Available records
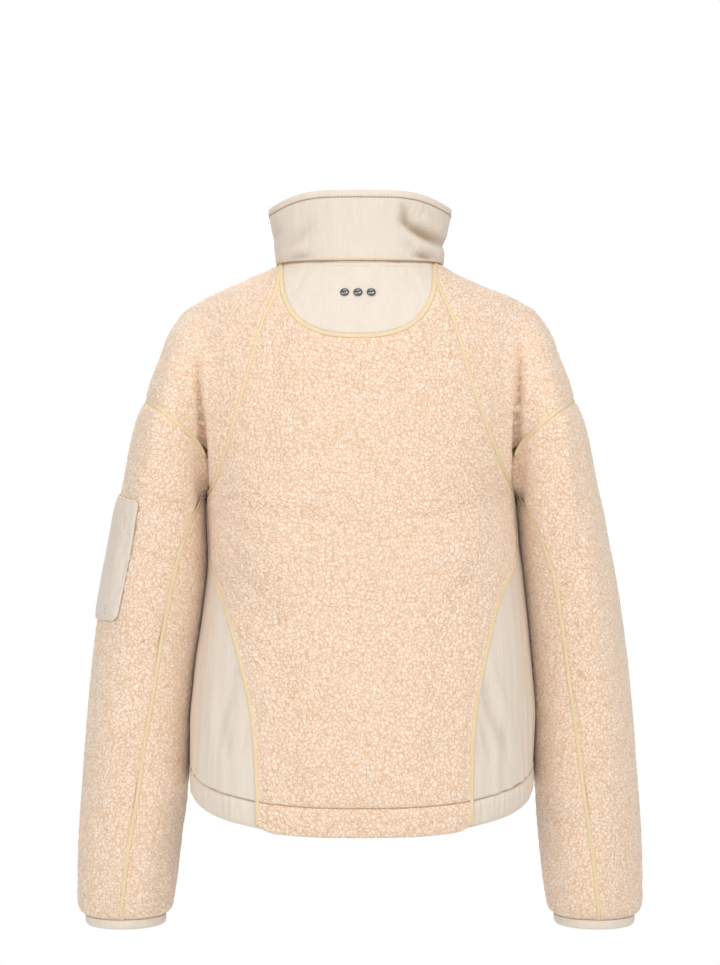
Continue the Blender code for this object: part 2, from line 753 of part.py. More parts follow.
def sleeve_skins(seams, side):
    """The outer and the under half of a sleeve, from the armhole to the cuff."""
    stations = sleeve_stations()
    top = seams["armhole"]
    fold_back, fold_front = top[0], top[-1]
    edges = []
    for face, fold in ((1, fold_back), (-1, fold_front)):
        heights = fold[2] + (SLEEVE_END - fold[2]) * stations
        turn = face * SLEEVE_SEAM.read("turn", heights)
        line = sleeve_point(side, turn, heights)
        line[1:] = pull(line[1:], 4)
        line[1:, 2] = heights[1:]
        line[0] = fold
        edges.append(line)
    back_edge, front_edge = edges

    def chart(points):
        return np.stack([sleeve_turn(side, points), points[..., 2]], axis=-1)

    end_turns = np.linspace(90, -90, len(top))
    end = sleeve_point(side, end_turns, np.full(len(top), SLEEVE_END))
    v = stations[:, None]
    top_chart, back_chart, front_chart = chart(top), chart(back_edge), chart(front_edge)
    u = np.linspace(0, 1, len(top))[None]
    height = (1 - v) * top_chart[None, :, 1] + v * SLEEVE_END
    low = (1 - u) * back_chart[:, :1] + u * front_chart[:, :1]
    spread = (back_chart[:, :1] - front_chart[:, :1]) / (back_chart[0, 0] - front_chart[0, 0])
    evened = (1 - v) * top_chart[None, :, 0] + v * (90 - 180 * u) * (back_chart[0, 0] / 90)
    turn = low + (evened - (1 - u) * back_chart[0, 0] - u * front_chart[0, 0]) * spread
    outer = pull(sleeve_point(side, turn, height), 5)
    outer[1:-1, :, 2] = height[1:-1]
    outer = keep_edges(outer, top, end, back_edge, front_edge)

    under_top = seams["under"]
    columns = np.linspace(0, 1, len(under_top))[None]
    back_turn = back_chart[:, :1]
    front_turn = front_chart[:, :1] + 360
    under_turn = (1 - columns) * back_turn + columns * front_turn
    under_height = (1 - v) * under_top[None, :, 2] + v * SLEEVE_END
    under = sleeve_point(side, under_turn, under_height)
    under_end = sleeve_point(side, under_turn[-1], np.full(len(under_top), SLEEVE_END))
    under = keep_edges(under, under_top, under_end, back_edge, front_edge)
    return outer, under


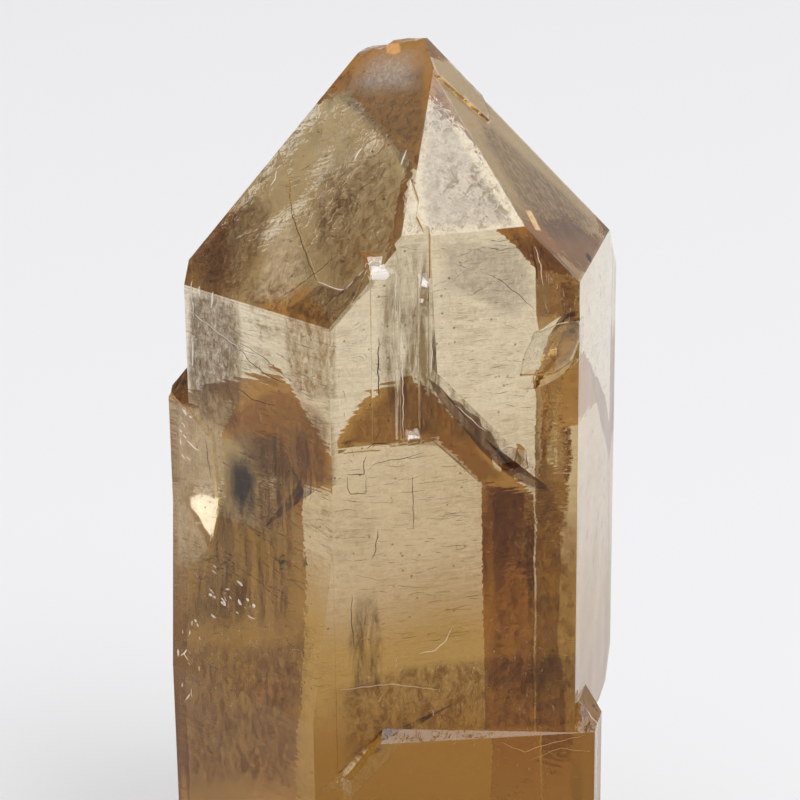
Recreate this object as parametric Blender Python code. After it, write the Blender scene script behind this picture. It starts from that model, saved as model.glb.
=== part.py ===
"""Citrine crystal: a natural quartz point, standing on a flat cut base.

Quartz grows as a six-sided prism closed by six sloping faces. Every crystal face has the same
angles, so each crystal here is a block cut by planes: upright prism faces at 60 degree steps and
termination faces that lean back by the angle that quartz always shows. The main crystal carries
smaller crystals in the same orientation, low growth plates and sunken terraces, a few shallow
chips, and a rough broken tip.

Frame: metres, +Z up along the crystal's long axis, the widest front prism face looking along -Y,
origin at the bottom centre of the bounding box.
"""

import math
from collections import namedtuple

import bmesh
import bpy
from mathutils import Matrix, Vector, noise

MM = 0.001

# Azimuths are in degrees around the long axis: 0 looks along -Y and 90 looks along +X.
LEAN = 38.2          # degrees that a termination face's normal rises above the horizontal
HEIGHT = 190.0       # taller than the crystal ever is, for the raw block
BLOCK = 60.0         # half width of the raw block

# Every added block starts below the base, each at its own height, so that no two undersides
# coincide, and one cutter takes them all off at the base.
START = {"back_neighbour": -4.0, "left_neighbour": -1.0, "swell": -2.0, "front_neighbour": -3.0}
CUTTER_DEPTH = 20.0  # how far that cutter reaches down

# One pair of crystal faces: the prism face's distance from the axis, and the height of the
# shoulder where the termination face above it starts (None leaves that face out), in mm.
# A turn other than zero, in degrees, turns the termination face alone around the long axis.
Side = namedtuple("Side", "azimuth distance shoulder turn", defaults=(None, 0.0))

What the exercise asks
Give every line of the material again, exactly as it reads.

Answer to the exercise
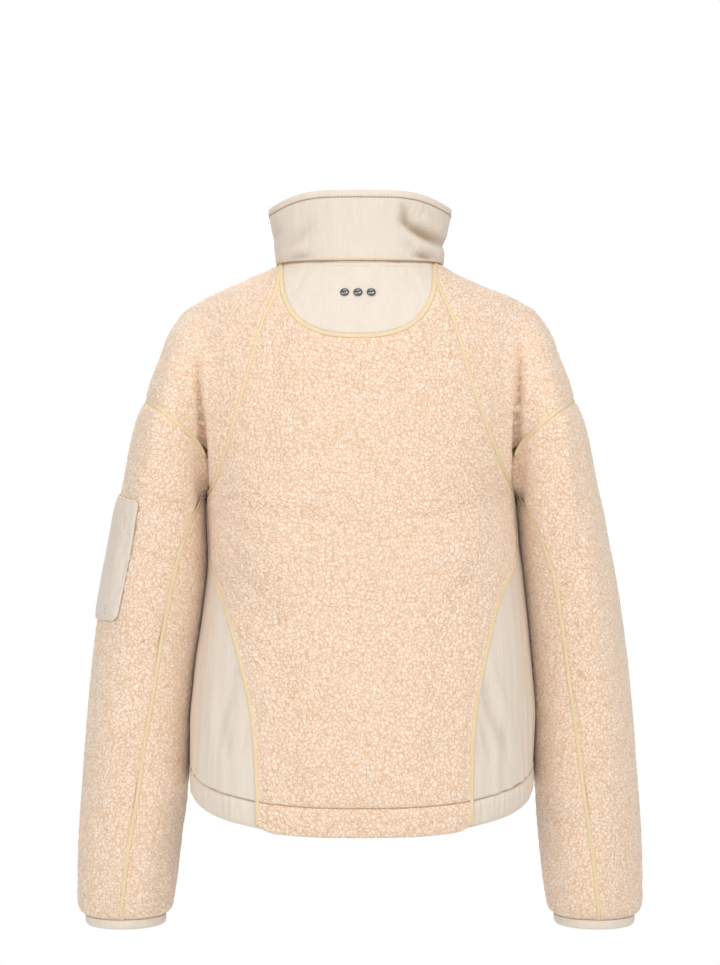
Continue the Blender code for this object: part 2, from line 753 of part.py. More parts follow.
def sleeve_skins(seams, side):
    """The outer and the under half of a sleeve, from the armhole to the cuff."""
    stations = sleeve_stations()
    top = seams["armhole"]
    fold_back, fold_front = top[0], top[-1]
    edges = []
    for face, fold in ((1, fold_back), (-1, fold_front)):
        heights = fold[2] + (SLEEVE_END - fold[2]) * stations
        turn = face * SLEEVE_SEAM.read("turn", heights)
        line = sleeve_point(side, turn, heights)
        line[1:] = pull(line[1:], 4)
        line[1:, 2] = heights[1:]
        line[0] = fold
        edges.append(line)
    back_edge, front_edge = edges

    def chart(points):
        return np.stack([sleeve_turn(side, points), points[..., 2]], axis=-1)

    end_turns = np.linspace(90, -90, len(top))
    end = sleeve_point(side, end_turns, np.full(len(top), SLEEVE_END))
    v = stations[:, None]
    top_chart, back_chart, front_chart = chart(top), chart(back_edge), chart(front_edge)
    u = np.linspace(0, 1, len(top))[None]
    height = (1 - v) * top_chart[None, :, 1] + v * SLEEVE_END
    low = (1 - u) * back_chart[:, :1] + u * front_chart[:, :1]
    spread = (back_chart[:, :1] - front_chart[:, :1]) / (back_chart[0, 0] - front_chart[0, 0])
    evened = (1 - v) * top_chart[None, :, 0] + v * (90 - 180 * u) * (back_chart[0, 0] / 90)
    turn = low + (evened - (1 - u) * back_chart[0, 0] - u * front_chart[0, 0]) * spread
    outer = pull(sleeve_point(side, turn, height), 5)
    outer[1:-1, :, 2] = height[1:-1]
    outer = keep_edges(outer, top, end, back_edge, front_edge)

    under_top = seams["under"]
    columns = np.linspace(0, 1, len(under_top))[None]
    back_turn = back_chart[:, :1]
    front_turn = front_chart[:, :1] + 360
    under_turn = (1 - columns) * back_turn + columns * front_turn
    under_height = (1 - v) * under_top[None, :, 2] + v * SLEEVE_END
    under = sleeve_point(side, under_turn, under_height)
    under_end = sleeve_point(side, under_turn[-1], np.full(len(under_top), SLEEVE_END))
    under = keep_edges(under, under_top, under_end, back_edge, front_edge)
    return outer, under


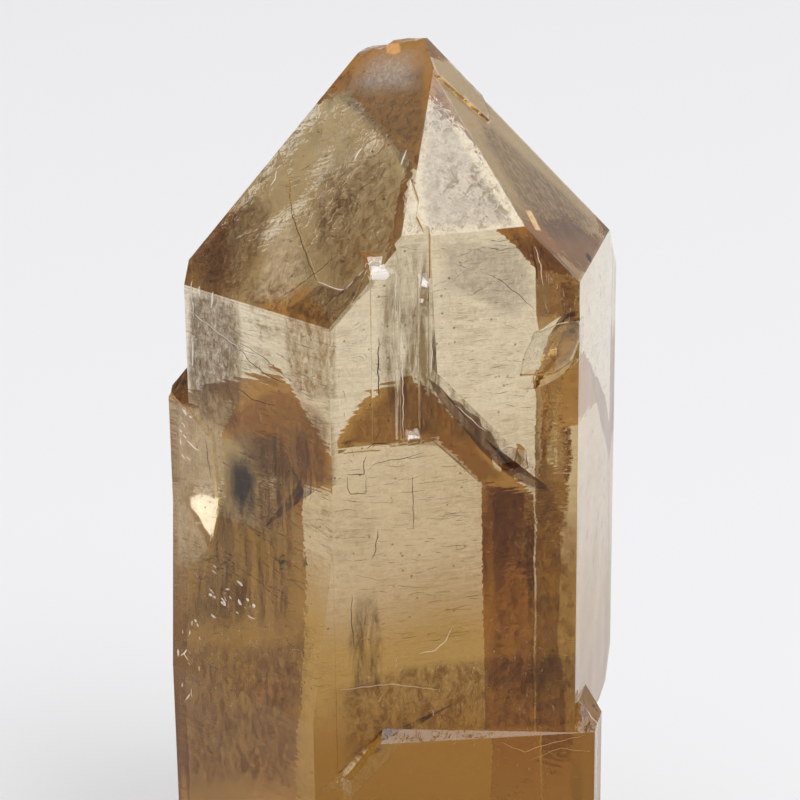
Recreate this object as parametric Blender Python code. After it, write the Blender scene script behind this picture. It starts from that model, saved as model.glb.
=== part.py ===
"""Citrine crystal: a natural quartz point, standing on a flat cut base.

Quartz grows as a six-sided prism closed by six sloping faces. Every crystal face has the same
angles, so each crystal here is a block cut by planes: upright prism faces at 60 degree steps and
termination faces that lean back by the angle that quartz always shows. The main crystal carries
smaller crystals in the same orientation, low growth plates and sunken terraces, a few shallow
chips, and a rough broken tip.

Frame: metres, +Z up along the crystal's long axis, the widest front prism face looking along -Y,
origin at the bottom centre of the bounding box.
"""

import math
from collections import namedtuple

import bmesh
import bpy
from mathutils import Matrix, Vector, noise

MM = 0.001

# Azimuths are in degrees around the long axis: 0 looks along -Y and 90 looks along +X.
LEAN = 38.2          # degrees that a termination face's normal rises above the horizontal
HEIGHT = 190.0       # taller than the crystal ever is, for the raw block
BLOCK = 60.0         # half width of the raw block

# Every added block starts below the base, each at its own height, so that no two undersides
# coincide, and one cutter takes them all off at the base.
START = {"back_neighbour": -4.0, "left_neighbour": -1.0, "swell": -2.0, "front_neighbour": -3.0}
CUTTER_DEPTH = 20.0  # how far that cutter reaches down

# One pair of crystal faces: the prism face's distance from the axis, and the height of the
# shoulder where the termination face above it starts (None leaves that face out), in mm.
# A turn other than zero, in degrees, turns the termination face alone around the long axis.
Side = namedtuple("Side", "azimuth distance shoulder turn", defaults=(None, 0.0))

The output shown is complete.